- Exercise task:
Every line in the data below from the one containing "bolt = make_head() + make_shank()" down to the one containing "bpy.context.scene.collection.objects.link(empty)", both included, must be retyped exactly; no other line is to appear.
Start of Raw data
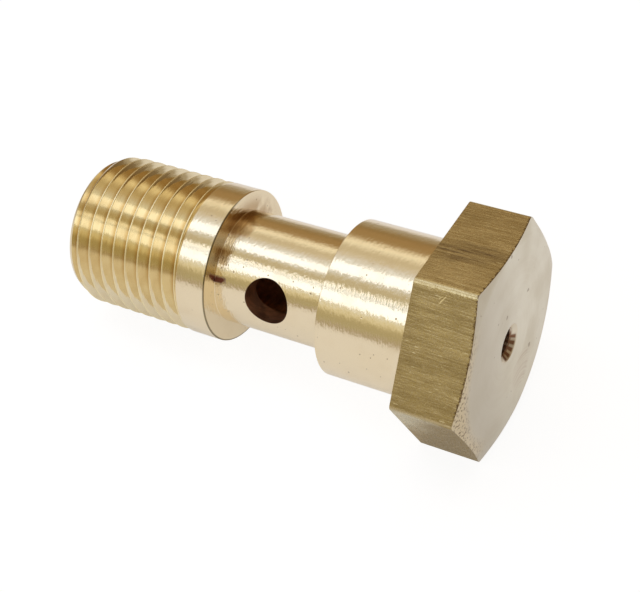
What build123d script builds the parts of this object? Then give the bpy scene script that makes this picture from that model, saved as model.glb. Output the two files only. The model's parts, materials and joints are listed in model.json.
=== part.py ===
from build123d import *
from math import atan2, ceil, cos, degrees, isclose, radians, sin, sqrt, tan
import os

# Banjo bolt, turned in one piece from drawn brass hexagon bar.
# It is modelled upright about Z, with z = 0 at the bearing face under the head: the head
# is above that face and the shank below it. At the end it is laid down as it comes to rest.
# Lengths are in millimetres and angles in degrees.

# Head
across_flats = 13.0
head_height = 4.05
bar_corner_radius = 0.35      # the drawn bar's own rounded corners
chamfer_circle = 12.9         # diameter inside which the head's end is flat
chamfer_angle = 15.5          # of the turned corners, from the end face

# Centre hole in the head's end, blind
centre_hole_diameter = 1.72
centre_hole_depth = 3.0
countersink_diameter = 2.4    # of its 90 degree mouth

# Shank, from the head to the free end
journal_diameter = 9.75       # the banjo's ring seats on it
journal_length = 6.1
neck_diameter = 7.2           # the fluid runs round here, inside the ring
neck_length = 7.6
land_diameter = 9.75
land_length = 2.0
thread_length = 8.35          # with its run-out and its end chamfer
root_bevel = 0.05             # in the inner corners, left by the turning tool
edge_break = 0.07             # on the sharp edges of journal and land

# Thread G 1/8, right-hand: Whitworth form, 28 turns to the inch
thread_diameter = 9.728
thread_pitch = 25.4 / 28
flank_angle = 27.5            # half of the 55 degree form
blank_diameter = 9.72         # turned just under size, so each crest keeps a narrow flat
run_out = 0.4                 # the length over which the last turn fades into the land
end_chamfer_diameter = 8.74
end_chamfer_angle = 28.0      # from the axis
first_groove = 0.12           # how far below the free end the groove crosses the +X side

# Passages for the fluid
bore_diameter = 4.5
bore_overrun = 0.6            # how far the full bore goes past the cross hole
bore_chamfer = 0.3            # at its mouth, 45 degrees
drill_point = 59.0            # half of a twist drill's point angle
cross_hole_diameter = 2.95    # drilled right through the neck
cross_hole_offset = 0.18      # from the middle of the neck, towards the thread
cross_hole_turn = 254.0       # about Z, from the flat that the bolt lies on

# Stations along the axis
neck_top = -journal_length
neck_bottom = neck_top - neck_length
thread_top = neck_bottom - land_length
free_end = thread_top - thread_length
last_crest = free_end + (blank_diameter - end_chamfer_diameter) / 2 / tan(radians(end_chamfer_angle))
cross_hole_z = (neck_top + neck_bottom) / 2 - cross_hole_offset

# Whitworth triangle, a sixth of it cut off at the crest and at the root
flank = radians(flank_angle)
triangle_height = thread_pitch / (2 * tan(flank))
thread_depth = triangle_height * 2 / 3
crest = thread_diameter / 2
root = crest - thread_depth
clearance = 1.0               # by which cutters reach outside the metal


def turned(*points):
    """The solid that an outline of (radius, z) points makes about Z."""
    outline = Polyline([(radius, 0, z) for radius, z in points], close=True)
    return revolve(make_face(outline), axis=Axis.Z)


def make_head():
    """The hexagon, with a flat towards +X and its outer corners turned to a cone."""
    hexagon = RegularPolygon(across_flats / 2, 6, major_radius=False, rotation=30)
    hexagon = fillet(hexagon.vertices(), bar_corner_radius)
    corner = across_flats / sqrt(3)
    rim = chamfer_circle / 2
    drop = (corner - rim) * tan(radians(chamfer_angle))
    envelope = turned(
        (0, 0),
        (corner, 0),
        (corner, head_height - drop),
        (rim, head_height),
        (0, head_height),
    )
    return extrude(hexagon, head_height) & envelope


def make_shank():
    """Journal, neck and land, down to where the thread starts."""
    journal = journal_diameter / 2
    neck = neck_diameter / 2
    land = land_diameter / 2
    shank = turned(
        (0, head_height / 2),
        (journal, head_height / 2),
        (journal, neck_top + edge_break),
        (journal - edge_break, neck_top),
        (neck, neck_top),
        (neck, neck_bottom),
        (land - edge_break, neck_bottom),
        (land, neck_bottom - edge_break),
        (land, thread_top),
        (0, thread_top),
    )
    neck_ends = [edge for edge in shank.edges().filter_by(GeomType.CIRCLE) if isclose(edge.radius, neck)]
    return chamfer(neck_ends, root_bevel)


def groove_profile():
    """The space between two turns, flat at the root: X runs along the bolt's axis, Y is the radius."""
    mouth = crest + triangle_height / 9
    root_half = triangle_height / 6 * tan(flank)
    mouth_half = root_half + (mouth - root) * tan(flank)
    return make_face(
        Polyline(
            (-root_half, root),
            (root_half, root),
            (mouth_half, mouth),
            (-mouth_half, mouth),
            close=True,
        )
    )


def make_thread():
    """The blank with the groove cut along it, chamfered at the end and run out at the land."""
    start = free_end - first_groove - thread_pitch
    turns = ceil(thread_length / thread_pitch) + 2
    path = Helix(thread_pitch, turns * thread_pitch, crest, center=(0, 0, start))
    across = Plane(origin=(0, 0, start), x_dir=(0, 0, 1), z_dir=(0, 1, 0))
    groove = sweep(across * groove_profile(), path=path, is_frenet=True)
    blank = blank_diameter / 2
    blank_bar = Cylinder(blank, thread_length, align=(Align.CENTER, Align.CENTER, Align.MIN))
    end_rim = end_chamfer_diameter / 2
    chamfer_slope = tan(radians(end_chamfer_angle))
    chamfered = turned(
        (0, thread_top + clearance),
        (blank + clearance, thread_top + clearance),
        (blank + clearance, free_end + (blank + clearance - end_rim) / chamfer_slope),
        (end_rim, free_end),
        (0, free_end),
    )
    run_out_cone = turned((0, thread_top), (blank, thread_top), (0, thread_top - blank * run_out / thread_depth))
    return ((Pos(0, 0, free_end) * blank_bar - groove) & chamfered) + run_out_cone


def bore_cutter():
    """The axial bore from the free end, past the cross hole to its drill point."""
    radius = bore_diameter / 2
    top = cross_hole_z + cross_hole_diameter / 2 + bore_overrun
    return turned(
        (0, free_end - clearance),
        (radius + bore_chamfer + clearance, free_end - clearance),
        (radius, free_end + bore_chamfer),
        (radius, top),
        (0, top + radius / tan(radians(drill_point))),
    )


def centre_hole_cutter():
    """The blind centre hole in the head's end, with its countersink."""
    radius = centre_hole_diameter / 2
    rim = countersink_diameter / 2
    bottom = head_height - centre_hole_depth
    return turned(
        (0, head_height + clearance),
        (rim + clearance, head_height + clearance),
        (radius, head_height - rim + radius),
        (radius, bottom),
        (0, bottom - radius / tan(radians(drill_point))),
    )


def cross_hole_cutter():
    """The cross hole, through both walls of the neck."""
    drill = Rotation(0, 90, 0) * Cylinder(cross_hole_diameter / 2, neck_diameter + clearance)
    return Pos(0, 0, cross_hole_z) * Rotation(0, 0, cross_hole_turn) * drill


def laid_down(part):
    """On a flat's inner edge and on the thread's last full crest, above the origin."""
    lean = degrees(atan2((across_flats - blank_diameter) / 2, -last_crest))
    part = Rotation(0, 90 - lean, 0) * part
    box = part.bounding_box()
    return Pos(-box.center().X, -box.center().Y, -box.min.Z) * part


bolt = make_head() + make_shank()
under_head = [
    edge
    for edge in bolt.edges().filter_by(GeomType.CIRCLE)
    if isclose(edge.radius, journal_diameter / 2) and isclose(edge.center().Z, 0, abs_tol=1e-6)
]
bolt = chamfer(under_head, root_bevel)
bolt = bolt + make_thread() - bore_cutter() - cross_hole_cutter() - centre_hole_cutter()

os.makedirs("parts", exist_ok=True)
export_step(laid_down(bolt), "parts/banjo_bolt.step")
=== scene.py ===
import json
from math import atan2, ceil, cos, hypot, pi, radians, sin, sqrt, tan

import bmesh
import bpy
from mathutils import Matrix, Vector


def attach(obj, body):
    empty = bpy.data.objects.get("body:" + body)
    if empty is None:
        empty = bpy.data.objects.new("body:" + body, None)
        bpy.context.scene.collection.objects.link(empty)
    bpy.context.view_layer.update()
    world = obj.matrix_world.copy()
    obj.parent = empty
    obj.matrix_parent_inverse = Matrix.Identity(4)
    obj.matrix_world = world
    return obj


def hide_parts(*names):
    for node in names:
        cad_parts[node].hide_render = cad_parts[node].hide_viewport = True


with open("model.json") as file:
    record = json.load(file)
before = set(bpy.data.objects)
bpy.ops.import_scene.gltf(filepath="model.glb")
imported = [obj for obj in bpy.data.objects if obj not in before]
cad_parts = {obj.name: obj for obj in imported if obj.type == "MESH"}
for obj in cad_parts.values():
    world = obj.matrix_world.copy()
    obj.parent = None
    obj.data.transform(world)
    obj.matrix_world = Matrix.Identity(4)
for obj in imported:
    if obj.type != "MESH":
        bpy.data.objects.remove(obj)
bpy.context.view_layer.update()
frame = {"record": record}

mounts = {mount["name"]: mount for mount in frame["record"]["mounts"]}

# The bolt is modelled upright in millimetres about Z: head up, z = 0 at the bearing face.
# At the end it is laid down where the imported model's mounts say.

millimetre = 0.001
clearance = 1.0                  # how far a cutting shape reaches past what it cuts
slack = 0.01                     # how far off a border a face's middle may lie
tolerance = 0.0001               # below it, two coordinates are the same
weldReach = 0.0005               # vertices nearer than this become one
smoothAngle = 32.0               # edges sharper than this stay sharp in the shading

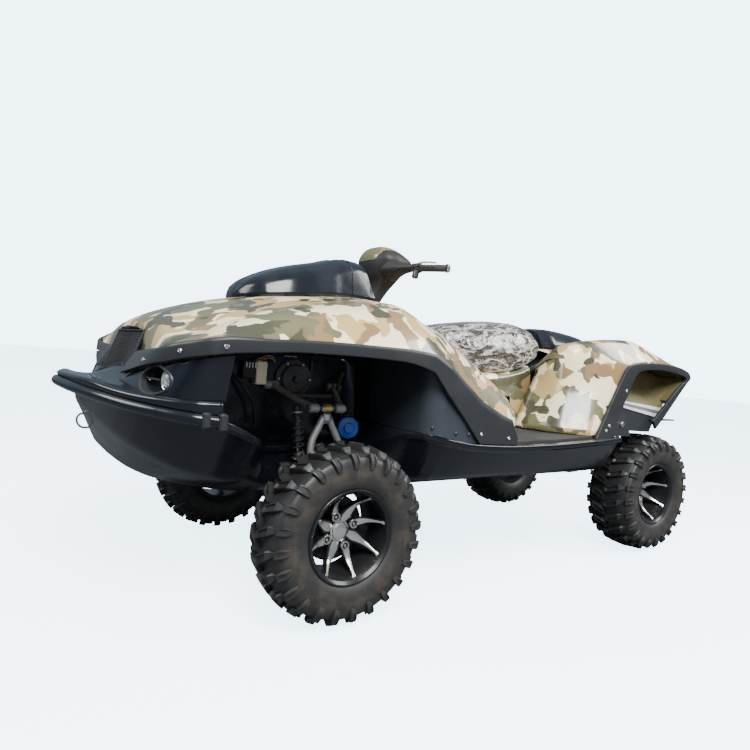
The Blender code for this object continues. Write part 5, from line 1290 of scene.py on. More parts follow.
def make_steering():
    """Head cover with its wings out to the bar, the camouflage cap on top, grips, clamps and levers."""
    up = np.linspace(HEAD[0][0], HEAD[-1][0], 30)
    ahead, behind, half = smooth_read(HEAD, up).T
    cover = Piece("head_cover")
    cover.body(head_ring(up, ahead, behind, half), "dark_plastic")
    for side in (1, -1):
        # Left, middle forward, middle up, half depth, half height
        table = (
            (0.06, 0.02, 0.15, 0.064, 0.056),
            (0.12, 0.024, 0.152, 0.05, 0.044),
            (0.18, 0.022, 0.152, 0.032, 0.027),
            (0.235, 0.016, 0.153, 0.021, 0.018),
        )
        l = np.linspace(0.06, 0.235, 14)
        f, u, deep, tall = smooth_read(table, l).T
        turn = circle(28)
        forward = f[:, None] + deep[:, None] * np.cos(turn)
        height = u[:, None] + tall[:, None] * np.sign(np.sin(turn)) * np.abs(np.sin(turn)) ** 0.8
        wing = head_spot(forward, np.broadcast_to(l[:, None] * side, forward.shape), height)
        cover.body(wing, "dark_plastic")
    turn = circle(48)
    c, d = np.cos(turn), np.sin(turn)
    brim = 0.188 - 0.034 * c
    up = brim + (0.2615 - brim) * np.linspace(0, 1, 14)[:, None]
    ahead, behind, half = (part.reshape(up.shape) for part in smooth_read(HEAD, up.ravel()).T)
    behind = np.maximum(behind, -0.086)
    forward = (ahead + behind) / 2 + ((ahead - behind) / 2 + 0.0035) * np.sign(c) * np.abs(c) ** 0.75
    left = (half * 0.9 + 0.002) * np.sign(d) * np.abs(d) ** 0.8
    cover.body(head_spot(forward, left, up + 0.004), "camouflage")
    half_bar = np.array(BAR)
    whole = np.concatenate([half_bar[::-1] * (1, -1, 1), half_bar])
    line = curve(whole, 90)
    cover.tube(head_spot(*line.T), 0.011, "dark_steel", 18)
    for side in (1, -1):
        inner, end = (head_spot(*(np.array(BAR[k]) * (1, side, 1))) for k in (2, 3))
        way = unit(end - inner)
        size = np.linalg.norm(end - inner)
        t = np.linspace(0.1, 1.0, 40)
        radius = np.where(t < 0.14, 0.0205, np.where(t > 0.96, 0.02, 0.0162 + 0.0006 * np.sin(t * 150)))
        cover.tube(between(inner, end, t[:, None]), radius, "grip_mat", 24)
        cover.rod(end + way * 0.001, end + way * 0.01, 0.0185, "rim_silver", 24, 0.003)
        cover.rod(inner - way * 0.012, inner + way * 0.014, 0.0225, "dark_plastic", 24, 0.003)
        front = unit(np.cross(LEFT, unit(STEER_AXIS)))
        pivot = inner + way * 0.004 + front * 0.018
        shape = ((0.3, 0.045), (0.62, 0.052), (0.88, 0.048))
        lever = np.stack([pivot, *(between(inner, end, share) + front * off for share, off in shape)])
        cover.tube(curve(lever, 24), np.linspace(0.0055, 0.004, 24), "bright_steel", 12)
        cover.rod(pivot - way * 0.016, pivot + way * 0.008, 0.012, "dark_plastic", 20, 0.002)
        low, high = inner - UP * 0.052 + front * 0.014, inner - UP * 0.01 + front * 0.006
        cover.rod(high, low, 0.015, "dark_plastic", 20, 0.003)
        ring = [(0.016, -0.003), (0.019, 0.0), (0.016, 0.003), (0.013, 0.0)]
        cover.turned(ring, inner - UP * 0.034 + front * 0.012, way, "bright_steel", 24, closed=True)
        course = np.array(
            ((0.025, 0.262, 0.15), (0.06, 0.215, 0.13), (0.055, 0.15, 0.11), (0.03, 0.08, 0.085))
        )
        cover.tube(head_spot(*curve(course * (1, side, 1), 30).T), 0.004, "dark_plastic", 10)
    cover.make("steering", ["handlebar"], "dark_plastic")
    column = Piece("column_tube")
    axis = unit(STEER_AXIS)
    column.rod(STEER_BASE - axis * 0.105, STEER_BASE + axis * 0.0115, 0.03, "dark_steel", 40, 0.002)
    column.make(replaces=["steering_column"], slot="dark_steel")


def make_seat():
    """Saddle section from its foot up over side and shoulder, then filled by pressure to a soft form."""
    x = stations(SEAT, 30)
    high, half = smooth_read(SEAT, x).T
    low = smooth_read(TUNNEL, x)[:, 0] + CLEAR + np.maximum(TUNNEL[0][0] - x, 0) * 0.35
    shoulder = high - (high - low) * 0.3
    lines = rows_of(
        (x, 0.0, low),
        (x, half - 0.02, low),
        (x, half, low + 0.03),
        (x, half, shoulder),
        (x, half * 0.72, high - 0.012),
        (x, 0.0, high),
    )
    ring = whole_ring(filled(rounded(lines, (0, 0.01, 0.02, 0.05, 0.04, 0), 4), 1))
    pad = Piece("saddle_pad")
    pad.body(ring, "seat_cover")
    item = pad.make("saddle", ["seat"], "seat_cover")
    inflate(item, 0.006, 4.0, 0.01)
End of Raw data
- Complete answer:
bolt = make_head() + make_shank()
under_head = [
    edge
    for edge in bolt.edges().filter_by(GeomType.CIRCLE)
    if isclose(edge.radius, journal_diameter / 2) and isclose(edge.center().Z, 0, abs_tol=1e-6)
]
bolt = chamfer(under_head, root_bevel)
bolt = bolt + make_thread() - bore_cutter() - cross_hole_cutter() - centre_hole_cutter()

os.makedirs("parts", exist_ok=True)
export_step(laid_down(bolt), "parts/banjo_bolt.step")
=== scene.py ===
import json
from math import atan2, ceil, cos, hypot, pi, radians, sin, sqrt, tan

import bmesh
import bpy
from mathutils import Matrix, Vector


def attach(obj, body):
    empty = bpy.data.objects.get("body:" + body)
    if empty is None:
        empty = bpy.data.objects.new("body:" + body, None)
        bpy.context.scene.collection.objects.link(empty)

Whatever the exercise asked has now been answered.